Like the other horror film released this week (The Rental, reviewed here), Romola Garai’s Amulet aspires to something impressive within contemporary genre features. It is a gorgeous production (making her feature directorial debut, Garai hits a home run with cinematographer Laura Bellingham), and the filmmaker (who also wrote the original script) makes some intriguing choices around gender roles in genre films. But on the whole, the story of a former soldier who finds himself living with a woman, her elderly mother and the demons in their crumbling old home leaves too many gaps in its story to be considered mysterious, and though Garai and her team don’t skimp on the gruesome details, the payoff ends up being too little too late.
Garai shifts behind the camera after an acting career that gives no real indication of a penchant for scares on display here. I’ve followed her career since she starred opposite Ioan Gruffud, Albert Finney and Michael Gambon in 2006’s Amazing Grace, followed quickly by Joe Wright’s Atonement the next year, playing a teenage Briony to a then-unknown Saoirse Ronan’s younger version. In 2009, she starred in one of the best adaptations of Jane Austen’s Emma in recent memory (and I adored Autumn DeWilde’s version earlier this year). All that to say, Garai has more than a few solid credits to her name, so it seems only natural that she’d start stretching her creative muscles to other aspects of filmmaking. According to the film’s press notes, she started working on the story of Amulet after reading about, of all things, the persecution of rape when used as a war crime. A little light bedside reading, right?
This jumping off point does factor into the finished film, as we learn more about former soldier Tomaz (Alec Secareanu, God’s Own Country), who’d been part of an unnamed conflict that pitted him against civilians resisting against their unnamed oppressors. Through flashbacks, we see that Tomaz had to make (or was free to make) some very difficult choices, ones that one would like to think wouldn’t be what a good, moral human would do during peacetime. Now without anywhere to live after the conflict, he’s placed as a boarder (by Sister Claire, a deviously delightful Imelda Staunton) with Magda (Carla Juri) and her elderly mother in their big, old home. He can stay with them as long as he needs and work on the house to earn his keep. Magda is skeptical at first, and Mother (Anah Ruddin) is an essentially unseen presence, as she never leaves her attic rooms.
Before too long, it’s clear something is amiss. Magda doesn’t want him digging too deep into the house’s issues or repair needs, starting with a toilet that hasn’t worked in ages. Tomaz insists, and works to fix the thing as best he can. When the bowl finally drains, its revealed what’s been clogging it up, and it is as disgusting as it is freaky as hell. Garai doesn’t shy away from the scares in these moments; this isn’t a film where the threat is lurking off-screen. It’s right there, screeching and bloody, in our faces. Tomaz and Magda settle into a sort of creepy coexistence, but soon they can’t deny Mother’s haunting presence. Tomaz comes face to face with her and, with the help of Sister Claire (who’s not at all who she seems to be), discovers just what’s at work in the old house he’s moved into. And it’s not pretty.

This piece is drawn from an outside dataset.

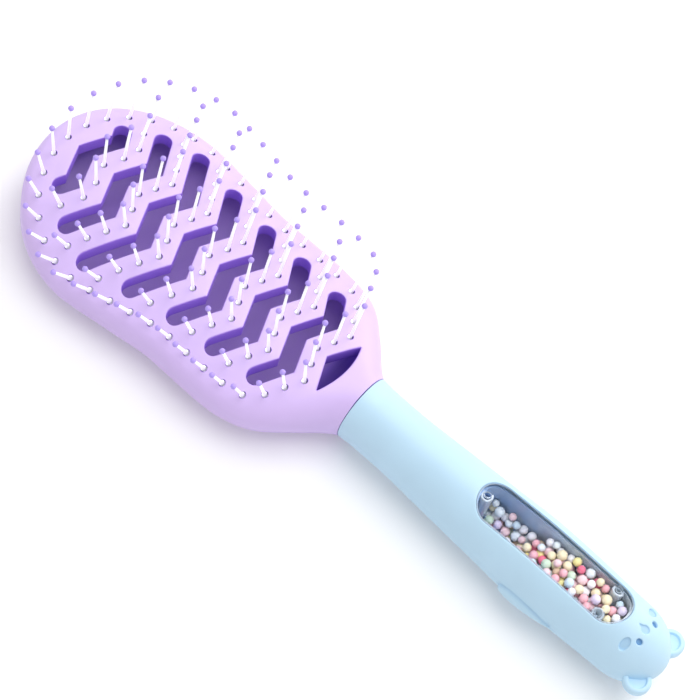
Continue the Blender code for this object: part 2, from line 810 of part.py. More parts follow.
def add_arms(back):
    """Raise one leaf-shaped arm on each side, just below the parting line."""
    for side in (-1, 1):
        rings = []
        for step in range(ARM_STEPS + 1):
            share = step / ARM_STEPS
            place = ARM_START + ARM_LENGTH * share
            swell = math.sin(math.pi * min(max(share, ARM_END_SHARE), 1 - ARM_END_SHARE))
            radius = handle_radius(place)
            middle = -ARM_DEPTH_BELOW_AXIS
            half = ARM_HALF_WIDTH * swell
            ring = []
            raised = ARM_PROUD * swell
            sunk = -HANDLE_WALL / 2
            for height, proud in (
                (middle + half, 0.0), (middle + half / 2, raised), (middle - half / 2, raised),
                (middle - half, 0.0), (middle - half, sunk), (middle + half, sunk),
            ):
                surface = math.sqrt(radius ** 2 - (height / TALL_SHARE) ** 2) + proud
                ring.append((place, side * surface, height))
            rings.append(ring)
        combine(back, loft('arm', rings), 'UNION')


def boss_places():
    """The three places (x, y) where a screw comes up into the capsule."""
    near = WINDOW_START + FRONT_BOSS_INSET
    far = WINDOW_START + WINDOW_LENGTH - REAR_BOSS_INSET
    places = {'screw_front': (near, 0.0)}
    places['screw_left'] = (far, REAR_BOSS_SPREAD)
    places['screw_right'] = (far, -REAR_BOSS_SPREAD)
    return places


def add_pillars(back):
    """Pillars inside the back shell that the capsule stands on, with their screw wells."""
    top = -CAPSULE_FLOOR_DEPTH - CAPSULE_FLOOR_WALL - SEAM_GAP
    head_seat = -REST_DEPTH + SCREW_HEAD_SUNK
    for centre in boss_places().values():
        inner = handle_radius(centre[0]) - HANDLE_WALL / 2
        foot = -TALL_SHARE * math.sqrt(inner ** 2 - centre[1] ** 2)
        pillar = turned('pillar', ((foot, PILLAR_RADIUS), (top, PILLAR_RADIUS)), ROUND_SIDES, centre, 'Z')
        combine(back, pillar, 'UNION')
        well = SCREW_HEAD_RADIUS + SEAM_GAP
        shaft = SCREW_RADIUS + SEAM_GAP
        below = -HANDLE_RADIUS * TALL_SHARE - OVERRUN
        profile = ((below, well), (head_seat, well), (head_seat, shaft), (top + OVERRUN, shaft))
        combine(back, turned('well', profile, ROUND_SIDES, centre, 'Z'), 'DIFFERENCE')


def make_capsule():
    """Clear cup with its three screw tubes, and the clear cover that closes it."""
    start = WINDOW_START - WINDOW_HALF_WIDTH
    end = HANDLE_LENGTH - HANDLE_END_ROUND / 2
    above = HANDLE_RADIUS * 2
    bottom = -CAPSULE_FLOOR_DEPTH - CAPSULE_FLOOR_WALL
    lid_inset = COVER_SUNK + COVER_WALL + SEAM_GAP
    cover = window_block('capsule_cover', -SEAM_GAP, 0.0, above)
    combine(cover, handle_solid('outside', start, end, COVER_SUNK), 'INTERSECT')
    combine(cover, handle_solid('underside', start, end, COVER_SUNK + COVER_WALL), 'DIFFERENCE')

    cup = window_block('capsule_cup', -SEAM_GAP, bottom, above)
    combine(cup, handle_solid('lid_line', start, end, lid_inset), 'INTERSECT')
    flange = window_block('flange', FLANGE_PROUD, FLANGE_UNDERSIDE, above)
    combine(flange, handle_solid('shell_line', start, end, HANDLE_WALL + SEAM_GAP), 'INTERSECT')
    combine(cup, flange, 'UNION')
    combine(cup, window_block('hollow', -SEAM_GAP - CAPSULE_WALL, -CAPSULE_FLOOR_DEPTH, above), 'DIFFERENCE')

    foot = -CAPSULE_FLOOR_DEPTH - CAPSULE_FLOOR_WALL / 2
    tubes = []
    for centre in boss_places().values():
        tubes.append(turned('tube', ((foot, BOSS_RADIUS), (above, BOSS_RADIUS)), ROUND_SIDES, centre, 'Z'))
    tubes = join('tubes', tubes)
    combine(tubes, handle_solid('tube_line', start, end, lid_inset), 'INTERSECT')
    combine(cup, tubes, 'UNION')
    for piece in (cup, cover):
        for centre in boss_places().values():
            bore = ((bottom - OVERRUN, BOSS_BORE), (above, BOSS_BORE))
            combine(piece, turned('bore', bore, ROUND_SIDES, centre, 'Z'), 'DIFFERENCE')
    return cup, cover


def make_screws():
    """Three self-tapping screws, head down in the back shell."""
    screws = []
    for name, centre in boss_places().items():
        seat = -REST_DEPTH + SCREW_HEAD_SUNK - SEAM_GAP
        head = seat - SCREW_HEAD_HEIGHT
        tip = seat + SCREW_ENGAGEMENT
        profile = (
            (head, SCREW_HEAD_RADIUS), (seat, SCREW_HEAD_RADIUS), (seat, SCREW_RADIUS),
            (tip - SCREW_RADIUS, SCREW_RADIUS), (tip, SCREW_RADIUS / 2),
        )
        screw = turned(name, profile, ROUND_SIDES, centre, 'Z')
        drive = ((head - OVERRUN, DRIVE_RADIUS), (head + DRIVE_DEPTH, DRIVE_RADIUS))
        combine(screw, turned('drive', drive, 6, centre, 'Z'), 'DIFFERENCE')
        screws.append(screw)
    return screws


def pebble(x, y):
    """Height of a pebbled surface of beads in staggered rows."""
    pitch = BEAD_RADIUS * 2
    row = math.floor(x / pitch)
    shift = BEAD_RADIUS if row % 2 else 0.0
    column = math.floor((y - shift) / pitch)
    off_x = x - (row + 0.5) * pitch
    off_y = y - shift - (column + 0.5) * pitch
    sunk = BEAD_RADIUS / 4 * (1 + math.sin(BEAD_ROW_TURN * row + BEAD_COLUMN_TURN * column))
    return math.sqrt(max(BEAD_RADIUS ** 2 - off_x ** 2 - off_y ** 2, 0.0)) - sunk


def bead_heap(name, start, bottom, low, high, ramp, travel):
    """A closed heap of beads whose pebbled top climbs from low to high along a ramp."""
    wide = WINDOW_HALF_WIDTH - CAPSULE_WALL - SEAM_GAP * 2
    narrow = REAR_BOSS_SPREAD - BOSS_RADIUS - SEAM_GAP
    rear_boss = WINDOW_START + WINDOW_LENGTH - REAR_BOSS_INSET - BOSS_RADIUS - SEAM_GAP
    end = WINDOW_START + WINDOW_LENGTH - CAPSULE_WALL - BEAD_RADIUS
    columns = round(2 * wide / BEAD_GRID)
    rings = []
    for first, last, half in ((start, rear_boss, wide), (rear_boss + SEAM_GAP / 2, end, narrow)):
        steps = round((last - first) / BEAD_GRID)
        for step in range(steps + 1):
            x = first + (last - first) * step / steps
            base = bottom + low + (high - low) * ease((x - start) / ramp)
            into_end = max(WINDOW_START + WINDOW_HALF_WIDTH - x + travel, 0.0)
            side = min(half, math.sqrt(wide ** 2 - into_end ** 2))
            top = []
            for column in range(columns + 1):
                y = -side + 2 * side * column / columns
                top.append((x, y, max(base + pebble(x, y), bottom + OVERRUN)))
            rings.append(top + [(x, side, bottom), (x, -side, bottom)])
    return loft(name, rings)


def make_beads():
    """The settled bed of beads, and the loose layer that slides over it."""
    start = WINDOW_START + FRONT_BOSS_INSET + BOSS_RADIUS + SEAM_GAP
    floor = -CAPSULE_FLOOR_DEPTH + SEAM_GAP
    bed = bead_heap('bead_bed', start, floor, BED_LOW, BED_HIGH, BED_RAMP, 0.0)
    above_bed = floor + BED_HIGH + BEAD_RADIUS + SEAM_GAP
    layer = bead_heap(
        'bead_layer', WINDOW_START + LAYER_START, above_bed, LAYER_LOW, LAYER_HIGH, LAYER_RAMP, LAYER_TRAVEL,
    )
    return bed, layer


def finish(item, colour, roughness, clear=0, metallic=0):
    """Give a piece its own Principled material and smooth its round faces."""
    material = bpy.data.materials.new(item.name + '_finish')
    material.use_nodes = True
    shader = material.node_tree.nodes['Principled BSDF']
    shader.inputs['Base Color'].default_value = colour
    shader.inputs['Roughness'].default_value = roughness
    shader.inputs['Transmission Weight'].default_value = clear
    shader.inputs['Metallic'].default_value = metallic
    item.data.materials.clear()
    item.data.materials.append(material)
    item.data.shade_smooth()
    item.data.set_sharp_from_angle(angle=SHARP_ANGLE)


LAVENDER = (0.68, 0.50, 0.93, 1.0)
VIOLET = (0.42, 0.28, 0.72, 1.0)
PALE_BLUE = (0.48, 0.71, 0.90, 1.0)
CLEAR = (0.80, 0.87, 0.93, 1.0)
NYLON = (0.90, 0.88, 0.95, 1.0)
BEAD = (0.90, 0.70, 0.72, 1.0)
STEEL = (0.60, 0.60, 0.62, 1.0)
SATIN = 0.4
POLISHED = 0.1
SEE_THROUGH = 0.9
SHARP_ANGLE = math.radians(35)


def main():
    """Build every piece and hang it on the brush's axis."""
    clear_scene()
    axis = bpy.data.objects.new('brush_axis', None)
    axis.location = ((HEAD_LENGTH - HANDLE_LENGTH) / 2, 0.0, REST_DEPTH)
    bpy.context.scene.collection.objects.link(axis)

    front, back = make_head()
    finish(front, LAVENDER, SATIN)
    finish(back, VIOLET, SATIN)
    pieces = [front, back]
    for strip in make_pin_rows() + [make_pin_rim()]:
        finish(strip, NYLON, SATIN)
        pieces.append(strip)
    for shell in make_handle():
        finish(shell, PALE_BLUE, SATIN)
        pieces.append(shell)
    for clear_piece in make_capsule():
        finish(clear_piece, CLEAR, POLISHED, clear=SEE_THROUGH)
        pieces.append(clear_piece)
    for screw in make_screws():
        finish(screw, STEEL, SATIN, metallic=1)
        pieces.append(screw)
    bed, layer = make_beads()
    finish(bed, BEAD, SATIN)
    finish(layer, BEAD, SATIN)
    origin = Vector((WINDOW_START + LAYER_START, 0.0, 0.0))
    for vertex in layer.data.vertices:
        vertex.co -= origin
    layer.location = origin
    pieces += [bed, layer]
    for piece in pieces:
        piece.parent = axis


main()
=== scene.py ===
# %% [markdown]
# # A vented hair brush with a clear capsule of beads
#
# The brush has a lavender head full of zigzag vents, ninety-eight ball-tipped pins, and a pale
# blue handle shaped like a small bear. The packed model gives every piece its place. This lesson
# makes the surfaces that a camera sees, one piece at a time, and prints what each step made.

# %% Open the packed brush
import math

import bmesh
import bpy
import numpy as np
from mathutils import Matrix, Vector, kdtree
from mathutils.geometry import delaunay_2d_cdt


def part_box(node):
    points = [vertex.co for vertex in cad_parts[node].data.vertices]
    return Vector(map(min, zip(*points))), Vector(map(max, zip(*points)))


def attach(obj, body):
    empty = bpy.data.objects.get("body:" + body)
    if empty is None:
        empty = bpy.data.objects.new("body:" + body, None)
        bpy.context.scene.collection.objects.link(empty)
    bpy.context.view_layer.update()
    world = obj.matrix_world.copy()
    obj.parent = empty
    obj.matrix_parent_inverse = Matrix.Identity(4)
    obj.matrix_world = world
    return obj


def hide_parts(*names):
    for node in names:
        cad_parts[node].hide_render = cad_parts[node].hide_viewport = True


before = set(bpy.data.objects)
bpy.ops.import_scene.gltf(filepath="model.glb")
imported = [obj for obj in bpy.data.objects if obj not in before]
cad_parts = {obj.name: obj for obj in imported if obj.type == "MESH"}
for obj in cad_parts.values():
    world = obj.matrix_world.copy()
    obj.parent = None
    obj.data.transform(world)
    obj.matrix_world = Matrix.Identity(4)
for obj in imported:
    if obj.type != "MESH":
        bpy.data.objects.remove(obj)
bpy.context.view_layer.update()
print("pieces in the packed model:", len(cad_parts))

# %% [markdown]
# ## Where things are
#
# A brush is easiest to describe along its own axis. Here "run" is the distance from the tip of
# the head and "along" is the distance from the seam on the handle. The seam, the tip and the
# height of the axis could be typed, but reading them from the packed pieces keeps both models
# together.

# %% Find the seam, the tip and the axis
MM = 0.001
head_low, head_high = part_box("head_front_shell")
handle_low, handle_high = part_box("handle_front_shell")
back_low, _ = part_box("handle_back_shell")
SEAM_GAP = 0.3 * MM
SEAM_X = handle_low.x - SEAM_GAP / 2
AXIS_Z = handle_low.z - SEAM_GAP / 2
HEAD_LENGTH = SEAM_X - head_low.x
HEAD_WIDTH = head_high.y - head_low.y
HANDLE_LENGTH = handle_high.x - SEAM_X
print("seam at", round(SEAM_X, 4), "axis height", round(AXIS_Z, 4), "head", round(HEAD_LENGTH, 4))
print("height of both handle shells:", round(handle_high.z - back_low.z, 4))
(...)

During his time stationed as a guard, Tomaz discovered a stone amulet buried in the woods, and he’s kept it with him ever since. He even shows it to Magda at one point, as they inevitably grow closer during their time living together. That it’s the amulet of the title is clear, but here’s where Garai loses us: there’s never a single clue about what the damn thing is, what it means, who put it there for Tomaz to find…nothing. Though the figure does come back into play, in a way, in the final moments of the film, it’s nevertheless a massive missed opportunity at world-building within the confines of the film. Leaving the amulet’s meaning or origins ambiguous leaves space to fill in the blanks however one might like, but it seems like quite a central part of the film to leave undefined.
By the time Tomaz has gone too far into this new, demonic world to turn back, Garai finally gets around to revealing the true nature of what’s at work in Mother and those around her. The reveal is on par with the film’s earlier scares, both in production and delivery, and there’s certainly something redemptive about seeing Tomaz get what’s due him—he can’t escape the crimes he committed as a soldier, no matter how much he’d like nothing more than to just return to “normal.” It’s also in the film’s final moments that choice to gender-swap the genre’s typical roles is glaringly evident. Surrounded by women in varying states of grief, denial, demonic possession and more, Tomaz has no choice but to be at their mercy—or their peril. If one can suspend enough attention to the details Garai essentially glosses over to get to her payoff, there’s certainly something captivating about her approach to the genre. At the very least (and if she keeps working with Bellingham), Amulet positions her as a new filmmaker to watch. Hopefully her next film learns from the shortcomings of her first.